The Earth's spin axis is tilted with respect to its orbital plane. This is what causes the seasons. When the Earth's axis points towards the Sun, it is summer for that hemisphere. When the Earth's axis points away, you get winter. From the diagram above you can see that the north end of the Earth's axis never points directly at the Sun, but on the summer solstice it points as close as it can, and on the winter solstice as far as it can. (That diagram is taken from Nick Strobel's excellent Astronomy Notes website Midway between these two times, in spring and autumn, the spin axis of the Earth points 90 degrees away from the Sun. Note that this happens twice a year, in spring and autumn. If you can stand an egg on its end on the Spring Equinox, surely you can on the Autumnal Equinox as well! Yet this always seems to get overlooked. That should be your first indication that something fishy is going on. Also note that the Vernal Equinox is actually heralding autumn in the southern hemisphere. Bad Reader Angela Alexander tells me that the egg myth is also around in Australia, although she admits she may have heard it on the web (which means it could have originated anywhere). Still, it's one more reason to doubt the "truth" behind the legend.

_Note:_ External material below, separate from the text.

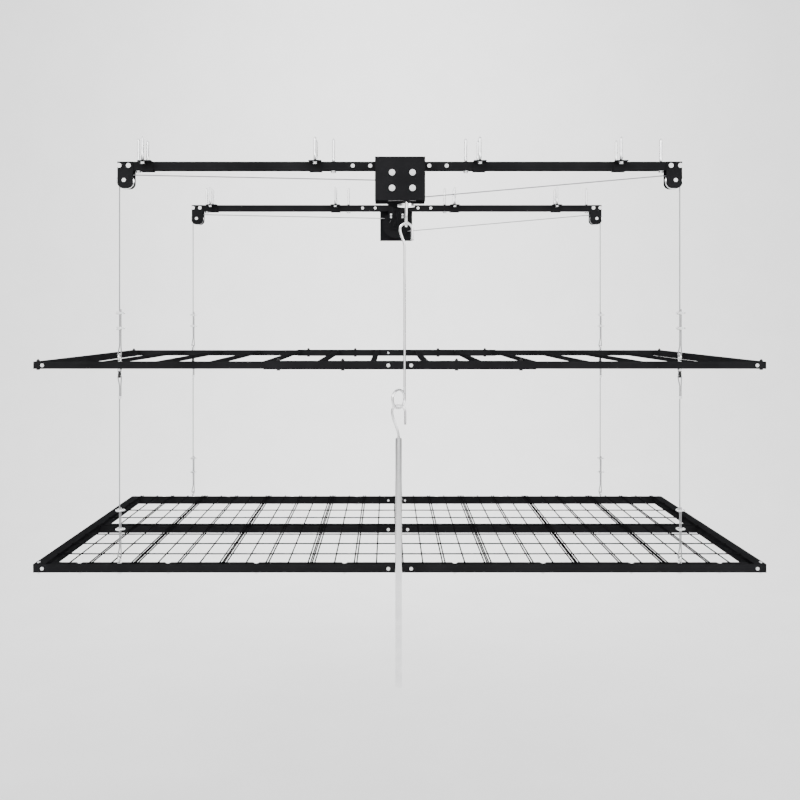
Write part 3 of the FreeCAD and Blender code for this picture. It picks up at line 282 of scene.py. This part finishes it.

So on the first day of spring and autumn, the Earth's axis happens to be pointing perpendicularly to the direction of the Sun. Although it might seem like a special event, all it really means is that day and night have about the same length: 12 hours each, more or less. Otherwise, it has no real manifestations to us here on the surface; if you were locked in a windowless box (hmmm, sounds like my old office) you would have no way of knowing that it was the equinox. As far as gravity goes, there isn't anything special about this time.

I once heard a newscaster say that you can stand an egg on end during the Spring Equinox because the Sun's gravity "lines up with Earth's". This is just silly: draw a line between the center of the Earth and the Sun, and you'll see that at any time, someplace on the Earth is on that line! If there is any validity to this solar balance claim, then certainly it negates the Spring Equinox claim. I would hope our nation's television journalists would know better. I do a lot of hoping.

Combatting Bad Astronomy in Your Classroom

What I love about this example of Bad Astronomy is that you need not take my word on it. This is one you can prove for yourself!

3 eggs standing

At any day of the year, grab a carton of eggs and try to stand each one. Usually you cannot stand a raw egg because the inside of an egg is a very viscous (thick) liquid, and the yolk sits in this liquid. The yolk is usually a bit off-center and rides high in the egg, making it very difficult to balance. The egg falls over. However, with patience, you can usually make an egg stand up. It may take a lot of patience!

closeup of 3 eggs standing

The pictures you see scattered around here were taken on October 25, 1998 (yes, that's me in that picture). Of course, I could be lying about the date, but again, you can prove this for yourself by trying to stand an egg on end on any random day. Go ahead and try it now! Whenever I buy eggs from the store I grab one or two from the carton and stand them up. It's fun. When the pictures here were taken in October of 1998, I was able to get three eggs standing pretty easily, then my wife helped me stand up five more!